Le spectre de la Syrie hante l’Afghanistan

Le spectre de la Syrie hante l’Afghanistan

par M.K. Bhadrakumar.

Le quotidien moscovite Vedomosti, lié à l’establishment, rapporte que la Russie apportera un « soutien militaire limité » à l’Ouzbékistan et au Tadjikistan en cas d’attaques depuis l’Afghanistan, comprenant des fournitures d’armes, un soutien aérien et le déploiement de forces spéciales, mais qu’il n’est « pas prévu de déployer d’importantes forces terrestres » dans la région.

Le quotidien cite des sources proches du Ministère russe de la Défense selon lesquelles les unités d’opérations spéciales pourraient « jouer un rôle clé si les tensions montent ». Le quotidien conclut par l’avis d’un expert : si le scénario sécuritaire s’aggrave de manière critique, une opération russe « similaire à celle de la Syrie pourrait avoir lieu, qui impliquera des frappes aériennes et des missions des forces d’opérations spéciales. Et comme en Syrie, ce type d’opération comprendra l’utilisation limitée de munitions non guidées qui peuvent s’avérer efficaces compte tenu de la nature des hostilités possibles ».

En effet, la préparation militaire russe est passée à la vitesse supérieure ces derniers temps. Environ 2 500 soldats de Russie, du Tadjikistan et d’Ouzbékistan ont donné le coup d’envoi, le 5 août, d’exercices conjoints à grande échelle sur le champ de tir de Kharb-Maidon au Tadjikistan, situé à 20 km de la frontière afghane, et qui se poursuivront jusqu’au 10 août. Les exercices impliquent 2 500 soldats, dont 1 800 Russes provenant principalement des unités de la 201e base militaire russe au Tadjikistan.

Le commandant adjoint du district militaire central de la Russie, le lieutenant-général Evgeny Poplavsky, a déclaré aux médias que « les menaces militaires augmentent et la situation devient de plus en plus tendue et imprévisible. Les exercices conjoints nous permettront de vérifier l’expérience de combat accumulée, de tester les formes optimales d’emploi des troupes et d’élaborer des approches communes de la guerre ».

Parallèlement, un « exercice tactique » russo-ouzbek a également été organisé la semaine dernière sur fond de situation afghane. Il s’est achevé vendredi près de la ville frontalière ouzbèke de Termez, sur l’Amou-Daria.

Cet exercice simulait des opérations spéciales menées par un contingent conjoint russo-ouzbek pour contrer des groupes armés illégaux venus d’Afghanistan et traversant la frontière de l’Amou-Daria.

Fait intéressant, le commandant de la région militaire centrale de la Russie, Mikhail Teplinsky, a déclaré aux médias : « Le scénario de l’exercice était basé sur l’expérience de l’armée russe obtenue lors des opérations contre les groupes armés illégaux en Syrie ».

Ont participé à l’exercice environ 1 500 hommes des deux pays, équipés de véhicules et d’avions spéciaux, qui ont effectué des reconnaissances aériennes et empêché le passage de grands groupes armés.
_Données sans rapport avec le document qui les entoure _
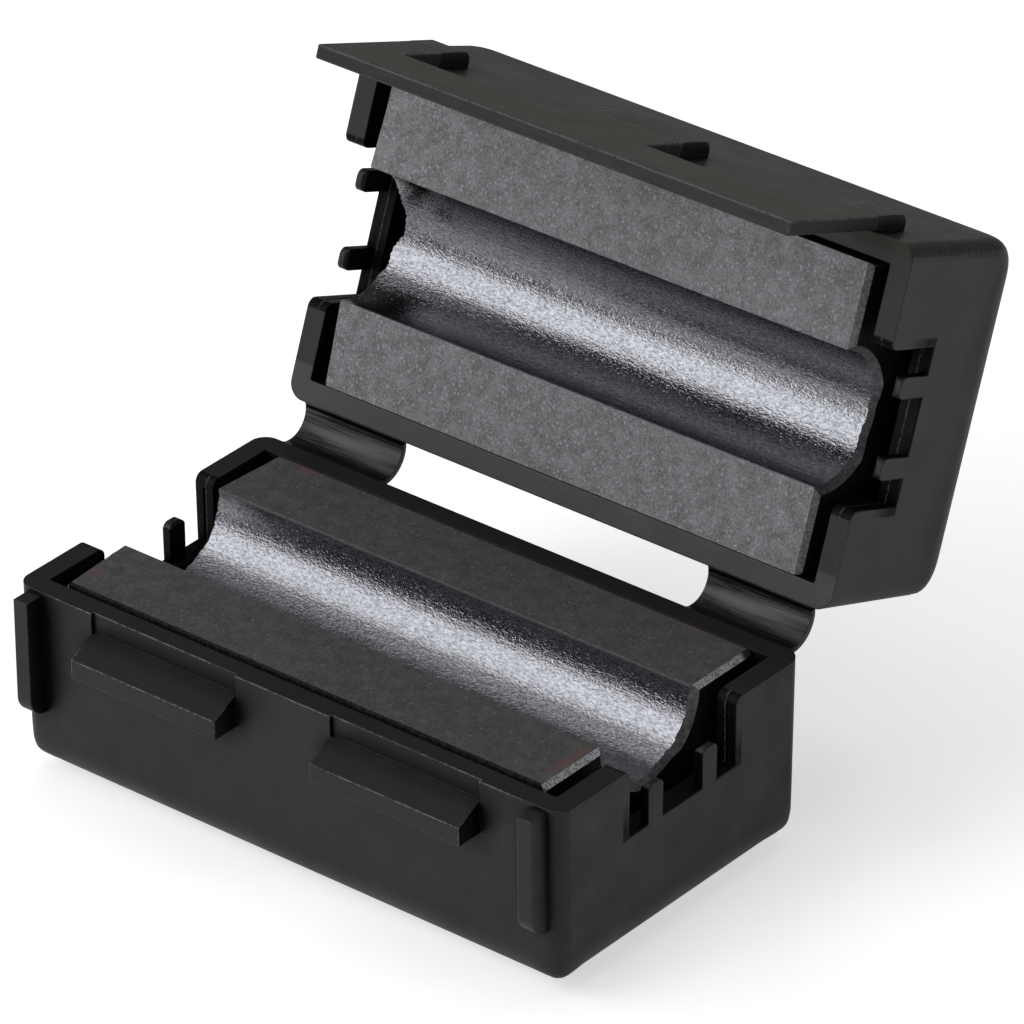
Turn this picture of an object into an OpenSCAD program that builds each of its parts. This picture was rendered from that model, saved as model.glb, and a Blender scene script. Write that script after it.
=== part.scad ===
// Clip-on ferrite bead: a hinged plastic case holding two ferrite half cores,
// shown with its lid swung open. X runs along the cable, -Y is the latch side,
// +Y the hinge side, and the origin is the centre of the underside.

/* [Case] */
// Length of the case along the cable
case_length = 32; // [28:0.5:42]
// Width of the case, latch wall to hinge wall
case_width = 17.3; // [16:0.1:24]
// Height of the lower half, underside to rim
base_height = 9.9; // [9:0.1:14]
// Depth of the lid, rim to closed side
lid_depth = 9.8; // [9:0.1:14]
// Thickness of the walls and floors
wall = 1.1; // [0.9:0.05:1.4]
// Radius of the upright corners
corner_radius = 0.85; // [0.4:0.05:1.2]
// Radius of the edges around each closed side
edge_radius = 2.2; // [1.2:0.1:3]
// Radius of the rounding at each corner of the closed sides
corner_blend = 2.75; // [1.6:0.05:3.5]
// Draft of the outer walls in degrees
draft_angle = 0.78; // [0.3:0.02:1]
// Gap between the two rims when the lid is shut
rim_gap = 0.1; // [0.06:0.02:0.3]

/* [Ferrite core] */
// Diameter of the cable channel through the two half cores
bore_diameter = 6.5; // [5:0.1:8]
// Widening of the channel at each mouth
mouth_flare = 0.3; // [0.1:0.05:0.8]
// Gap between a half core and the latch wall
core_gap_front = 0.31; // [0.1:0.01:0.5]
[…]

De manière significative, le chef de l’État-Major général de l’armée russe, le général Valery Gerasimov, s’est rendu à Termez pour observer l’exercice.

L’Ouzbékistan a une frontière de 144 km avec l’Afghanistan qui s’étend du tripoint avec le Turkménistan au tripoint avec le Tadjikistan le long de l’Amu Darya. En comparaison, la frontière entre le Tadjikistan et l’Afghanistan est longue de 1 357 km et s’étend du tripoint avec l’Ouzbékistan à l’ouest au tripoint avec la Chine à l’est, presque entièrement le long des fleuves Amu Darya, Pyanj et Pamir jusqu’au corridor de Wakhan.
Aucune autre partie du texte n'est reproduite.